**Work instructions:** Reproduce the complete listing without any deviation.
— start —
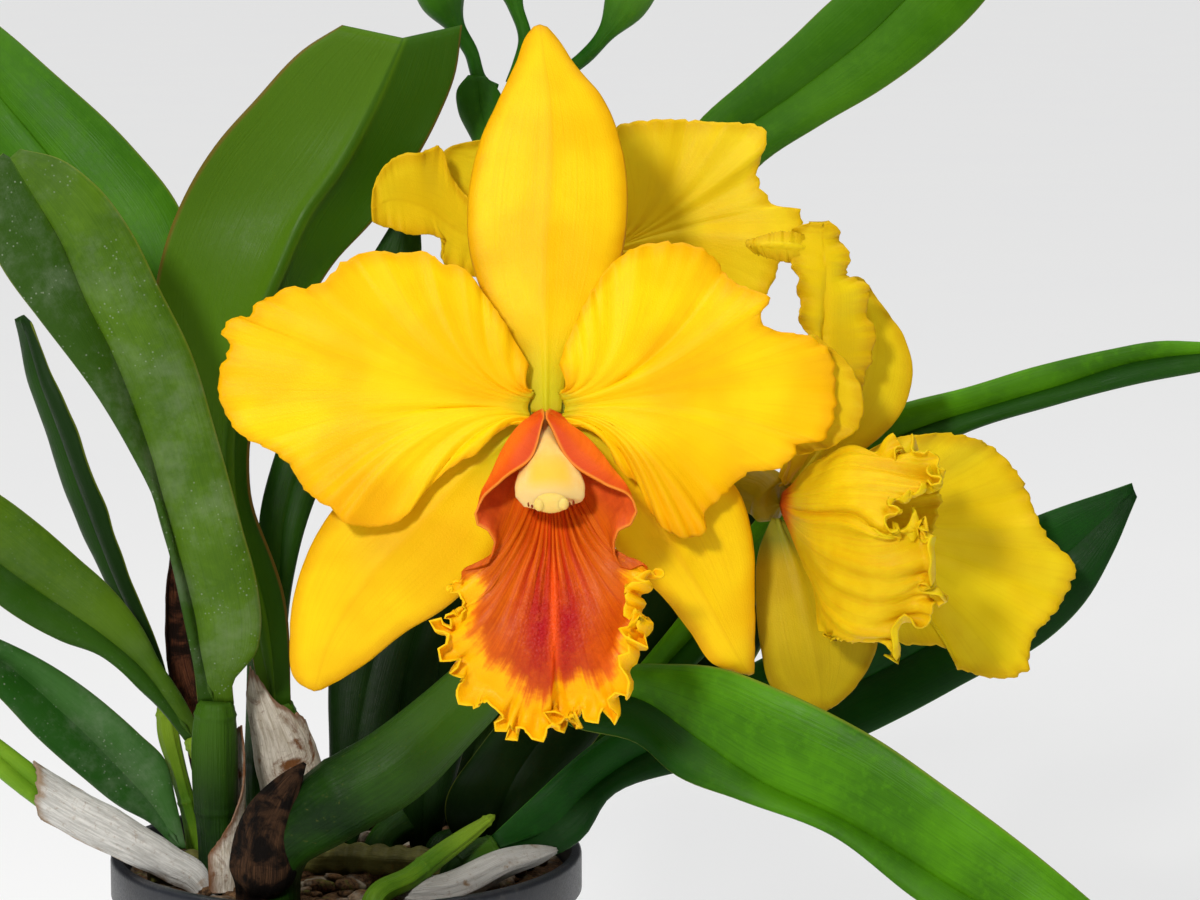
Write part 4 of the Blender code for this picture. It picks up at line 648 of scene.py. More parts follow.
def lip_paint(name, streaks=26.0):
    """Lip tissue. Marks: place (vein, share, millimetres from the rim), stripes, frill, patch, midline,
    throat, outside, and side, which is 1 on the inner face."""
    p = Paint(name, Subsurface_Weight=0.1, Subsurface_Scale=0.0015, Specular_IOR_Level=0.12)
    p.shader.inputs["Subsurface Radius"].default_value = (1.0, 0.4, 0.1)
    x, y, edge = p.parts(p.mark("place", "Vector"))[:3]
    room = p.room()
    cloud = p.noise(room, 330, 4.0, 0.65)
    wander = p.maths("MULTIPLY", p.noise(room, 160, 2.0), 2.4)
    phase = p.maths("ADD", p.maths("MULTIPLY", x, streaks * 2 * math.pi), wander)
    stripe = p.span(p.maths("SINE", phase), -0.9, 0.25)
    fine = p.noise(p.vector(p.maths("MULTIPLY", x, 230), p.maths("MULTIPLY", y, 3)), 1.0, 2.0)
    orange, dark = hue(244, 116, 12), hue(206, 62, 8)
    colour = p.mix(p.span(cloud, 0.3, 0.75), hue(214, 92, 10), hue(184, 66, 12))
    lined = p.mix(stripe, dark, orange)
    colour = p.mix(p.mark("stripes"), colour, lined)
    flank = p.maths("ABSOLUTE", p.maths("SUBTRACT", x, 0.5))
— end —
**Solved exercise:**
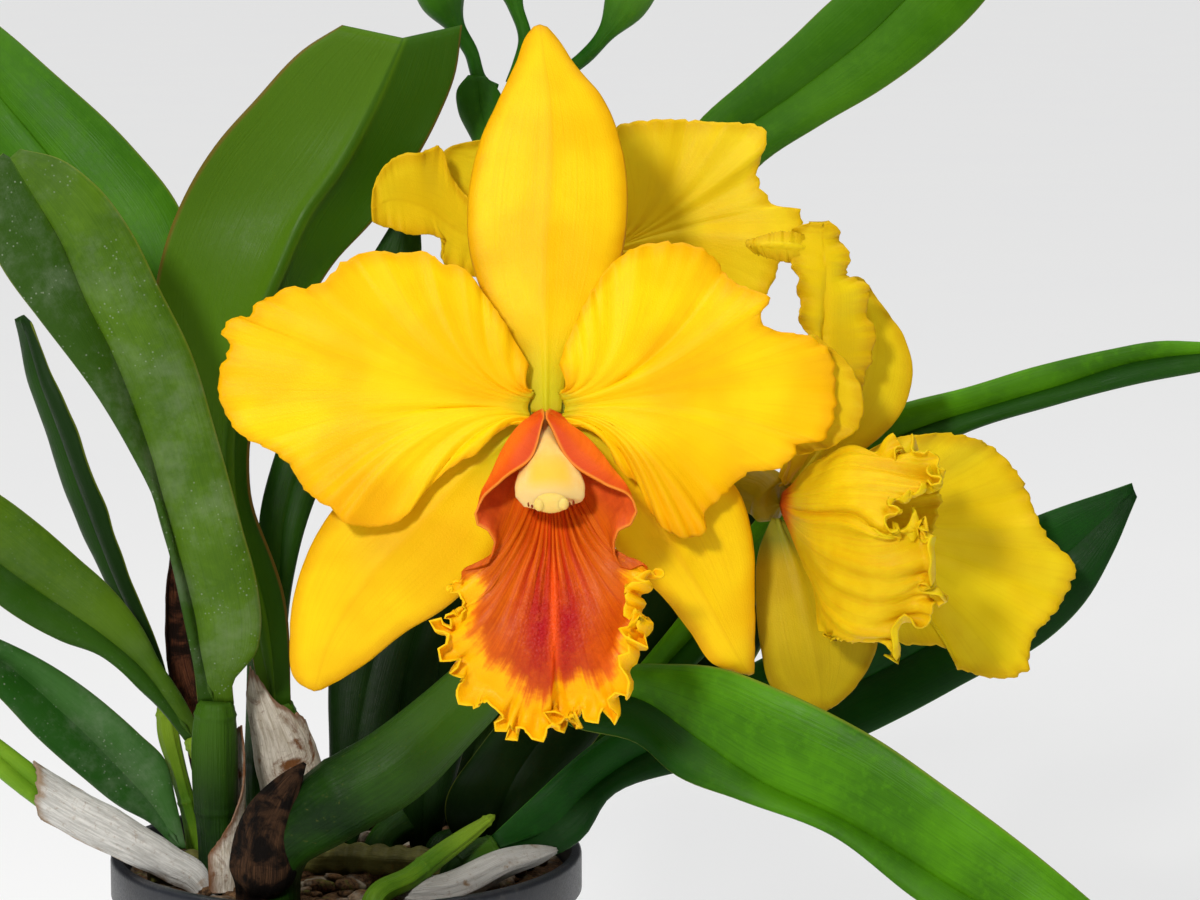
Write part 4 of the Blender code for this picture. It picks up at line 648 of scene.py. More parts follow.
def lip_paint(name, streaks=26.0):
    """Lip tissue. Marks: place (vein, share, millimetres from the rim), stripes, frill, patch, midline,
    throat, outside, and side, which is 1 on the inner face."""
    p = Paint(name, Subsurface_Weight=0.1, Subsurface_Scale=0.0015, Specular_IOR_Level=0.12)
    p.shader.inputs["Subsurface Radius"].default_value = (1.0, 0.4, 0.1)
    x, y, edge = p.parts(p.mark("place", "Vector"))[:3]
    room = p.room()
    cloud = p.noise(room, 330, 4.0, 0.65)
    wander = p.maths("MULTIPLY", p.noise(room, 160, 2.0), 2.4)
    phase = p.maths("ADD", p.maths("MULTIPLY", x, streaks * 2 * math.pi), wander)
    stripe = p.span(p.maths("SINE", phase), -0.9, 0.25)
    fine = p.noise(p.vector(p.maths("MULTIPLY", x, 230), p.maths("MULTIPLY", y, 3)), 1.0, 2.0)
    orange, dark = hue(244, 116, 12), hue(206, 62, 8)
    colour = p.mix(p.span(cloud, 0.3, 0.75), hue(214, 92, 10), hue(184, 66, 12))
    lined = p.mix(stripe, dark, orange)
    colour = p.mix(p.mark("stripes"), colour, lined)
    flank = p.maths("ABSOLUTE", p.maths("SUBTRACT", x, 0.5))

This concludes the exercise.